EQUITY RELEASE: WILL IT RELEASE YOUR STRESS?
I know what just happened. You read the title; it spurred confusions and queries that very second. It’s great in a way because this curiosity might help you fetch out some important insights and preferably profitable options.
When there’s a mortgage left to pay, or you need some money assistance in your happy days of retirement; Equity release can fetch you these benefits. Wait, I didn’t say it “Will”. That’s because there’s no guarantee that Equity release will suit best for your situation. In fact, you might even regret your decision! So, isn’t it better to get all the facts, analyze and then take the best decision? See, I don’t want you to miss on some opportunity that might prove gold for you.
After all, we stand different from each other and so does our situations; how can this scheme then serve a monotonous benefit to all? To your best convenience, some FAQs will be answered in this blog.
– What exactly does Equity Release mean?
Equity = Assets – Liabilities
Suppose you have a car that values $12000 and have a $5000 loan against it. So, your equity is $7000.
Now, when you get a loan over this $7000 for regular cash income or a lump-sum amount for comfortable future; it’s Equity Release. (You’ll still continue to own that car until your die.)
DEFINITION: It’s a way to retain the use of your asset (say, your house) while loaning cash out against its value. The lender does get the repayment after you die.
It means you keep owning that place and will also have to continue staying there.
– Are there any Branches of Equity Release?
Oh yes! There are majorly 2 types of arrangements:
-Lifetime Mortgage: A mortgage loan will be taken against your (borrower’s) asset (house). The Capital gets add up to the compound Interest regularly. The wholesome amount will be repaid to the lender when you die or move out to a long term care.

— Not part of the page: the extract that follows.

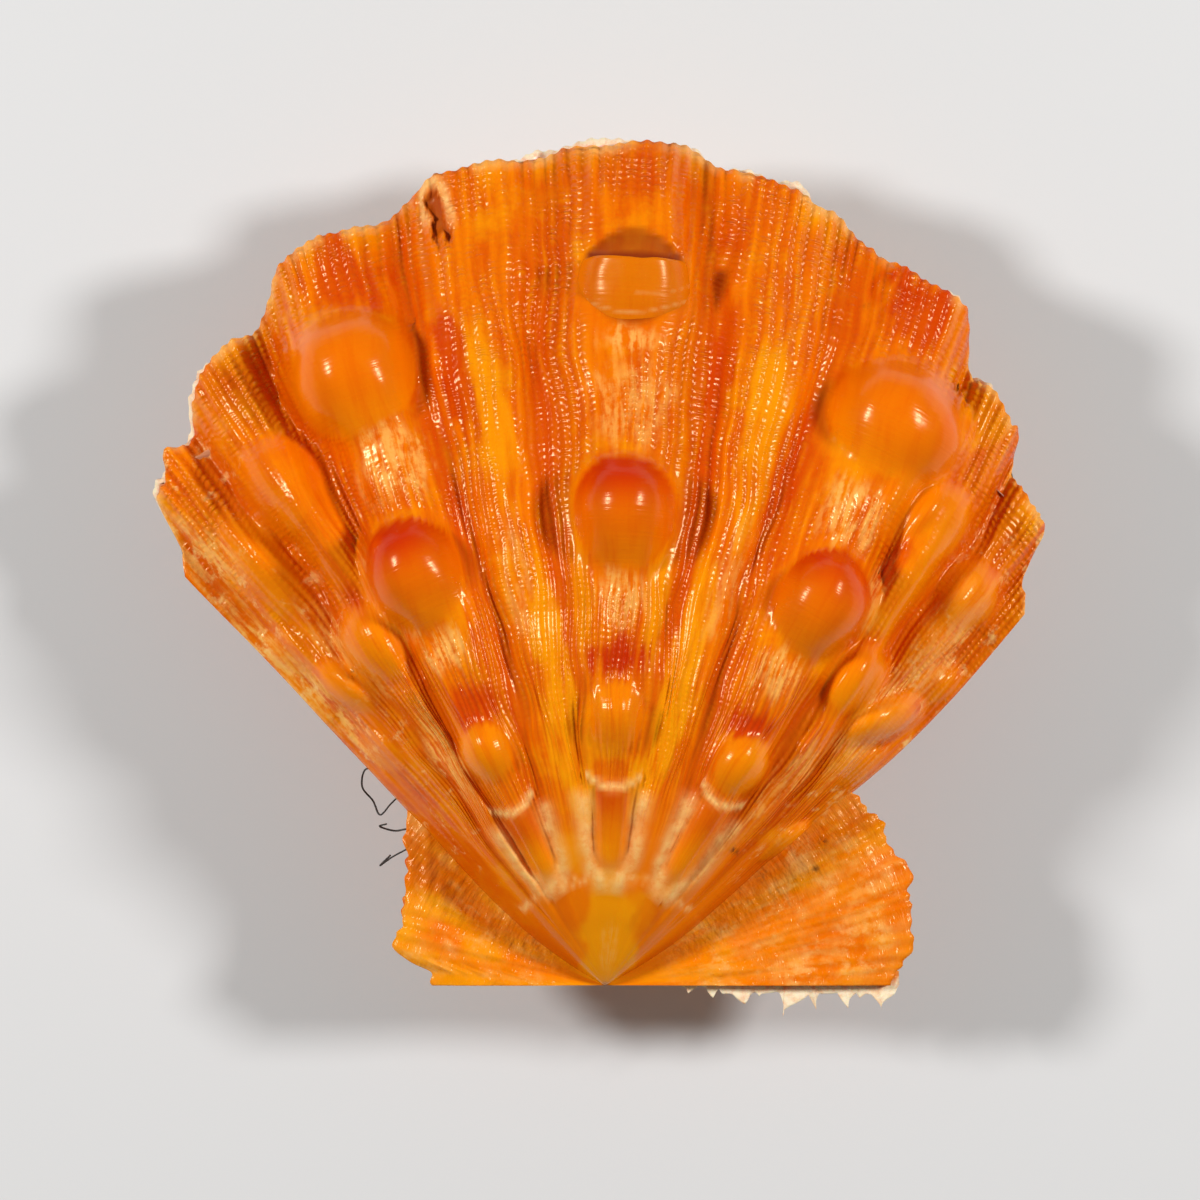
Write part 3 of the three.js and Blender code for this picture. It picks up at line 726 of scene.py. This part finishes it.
def hoodRoof():
    mesh = meshFrom(closedGrid(44, 30, [1.0, 0.8, 0.4], meetsAtBeak=False, centre=(0.0, 0.0)), "roof")
    c, t, ring = gridPlaces(mesh)
    size = brokenKnob
    x0, y0, turn, centre = ribPlace(size["rib"], size["reach"])
    along = mix(-size["roofLength"], size["edgeReach"] - size["reach"], t)
    pastWidest = along - size["widest"]
    fromWidest = pastWidest / np.where(pastWidest > 0, 4.0, size["roofLength"] + size["widest"])
    narrowing = np.maximum(0.002, 1 - np.abs(fromWidest) ** 3.4) ** (1 / 3.4)
    halfWidth = size["width"] / 2 * np.where(pastWidest > 0, 1 - 0.1 * fromWidest ** 2, narrowing)
    side = 2 * c - 1
    free = ease(0.9, 1, t)
    along = along + free * (0.16 * wander(c * 7, 0, 91) - 0.35 * side ** 4)
    across = side * halfWidth
    lengthwise = np.sqrt(np.maximum(0, 1 - ((along + 1.6) / (size["roofLength"] - 1.4)) ** 2))
    vault = np.maximum(0, 1 - np.abs(side) ** 2.6) ** 0.8
    top = centre - 0.9 + (size["height"] + 0.9) * vault * lengthwise + along * 0.02
    top += 0.1 * np.cos(side * 9.5 + 0.6) * bell(along + 1.4, 2.0) * vault
    top += 0.06 * wander(along * 1.1, c * 2, 94)
    dx, dy = turned(across, along, -turn)
    placeMesh(mesh, x0 + dx, y0 + dy, np.where(ring == 0, top, top - size["roofThickness"]))
    smile = along - 1.3 * side ** 2
    lines = bell(smile + 5.6 + 0.3 * wander(c * 5, 0, 92), 0.13)
    lines += bell(smile + 7.3 + 0.3 * wander(c * 5, 0, 93), 0.2)
    lines += 0.6 * bell(smile + 3.9 + 0.5 * wander(c * 5, 0, 95), 0.1) * (c > 0.5)
    # the roof's outer skin takes the furrow and pit tones at a low share as its own darker colour; its
    # underside takes the pit tone as painted shade under the roof
    storeMasks(mesh, {"riblet": c * 8, "reach": along + size["reach"], "knob": 0.9, "yellow": 0.35,
                      "worn": 0.5 * np.clip(lines, 0, 1), "furrowShadeAndDarkTone": 0.6,
                      "pit": np.where(ring > 0, 0.6, 0.19)},
               ring == 0, everywhere=("riblet", "reach", "pit"))
    return smoothed(mesh)


# Pale flakes of the lower valve's lip that stand past the upper one: angle, width, how far.
lipFlakes = [(1, 1.6, 0.8), (-4.8, 1.2, 0.7), (6.2, 1, 0.7), (13.4, 1.3, 0.7),
             (32.3, 2, 0.9), (-37.6, 1.8, 0.8), (-41.9, 1.6, 0.9)]


def lowerFan():
    mesh, c, t, ring, rib, angle, reach, phase, riblets = fanGrid("lowerValve", (416, 112), 23)
    edge = ease(0.93, 1, t)
    tooth = 0.3 * ridgeWave(phase) + 0.5 * wander(c * 44, 0, 28) - 0.3
    reach = reach + edge * tooth * flankFade(rib) + trimmedRim(angle, t)
    for at, width, far in lipFlakes:
        reach = reach + edge * far * bell(angle - at, width)
    x, y = planPoint(angle, reach)
    young = ease(16, 28, reach + 2 * wander(c * 30, 0, 25))
    z = lowerSurface(rib, t) - riblets * young * (0.55 + 0.45 * flankFade(rib))
    z -= growthLines(c, reach, 29) * 1.4 * ease(6, 20, reach)
    z = np.maximum(z, 0.0)
    placeMesh(mesh, x, y, linedHeight(z, ring, rib, t, valves["lowerDome"], -1))
    offset = np.abs(rib - np.round(rib))
    lip = ease(0.965, 1.0, t) * ease(0.2, 1.0, flankFade(rib))
    for at, width, _ in lipFlakes:
        lip = np.maximum(lip, bell(angle - at, width * 1.2) * ease(0.95, 0.98, t))
    storeMasks(mesh, {
        "riblet": phase, "reach": reach, "ribletMask": young, "worn": np.clip(lip, 0, 1),
        "red": 0.6 * ease(0.1, 0.6, wander(c * 7, t * 5, 26)),
        "yellow": 0.6 * ease(0.0, 0.6, wander(c * 9, t * 6, 27)),
        "pale": np.clip(0.35 + 0.5 * wander(c * 12, t * 8, 24), 0, 1),
        # painted shade: the furrows between the lower valve's ribs are darkened
        "furrowShadeAndDarkTone": ease(0.2, 0.4, offset) * flankFade(rib) * ease(0.1, 0.3, t),
    }, ring == 0, everywhere=("riblet", "reach", "worn"))
    markInside(mesh, ring)
    mesh.flip_normals()
    return mesh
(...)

Till then, you hold full ownership of that asset.
-Home Reversion: When, as an owner of the property, you sell it (or a part of it) to a reversion company, you receive a regular income or a big amount in exchange. The property belongs to the money lender now; but you, the previous owner, doesn’t need to vacate the property. You can continue to live in that property rent-free till you die or move out.
– So, is there a limit to the amount that can be borrowed?
That depends on some factors:
-Value: The Lender will first contact a professional to get the exact valuation of your property. Based on this research, the amount that can be borrowed by you will be decided.
-Age: A major aspect that affects the decision of how much money you can borrow is your age. If you’ve filed for a joint application, your partner’s age will also be considered along with your age.
-Health: If you’ve some medical history or certain present medical condition, you may receive a larger amount from your lender.
-What minimum age is required to be eligible?
It differs for both the branches of Equity Release:
-For Lifetime Mortgage: To be eligible for this, you need to be at least 55 years old.
-For Home Reversion: Your minimum age should be 60 years for being eligible.
If you and your partner file the joint application, then the younger one needs to be of the eligible age.
-What if the value of property falls later, to the extent that it’s unable to repay the loan?
Well, in certain rare cases, this might be a possibility that your property’s value lowers drastically and after your death, your old property is not able to pay off the loan. Your heirs will be then be paying off your remaining loan.
-I don’t want to drag my heirs into this. Isn’t there any other way?
That’s the reason why it’s advised to opt for “No Negative Equity Guarantee”. With this, you will be assured of no debt to be paid off by your heirs. According to this, even if after selling out your property the loan isn’t paid totally, the remaining amount is written off.
These are some major questions that generally dwell up in the minds which desire to opt for an equity release. This proves to be a good option if your circumstance stands as a support. But to finalize this major decision, it’s recommended to consult a financial advisor who will specifically analyze your situation and recommend the best possible option for you.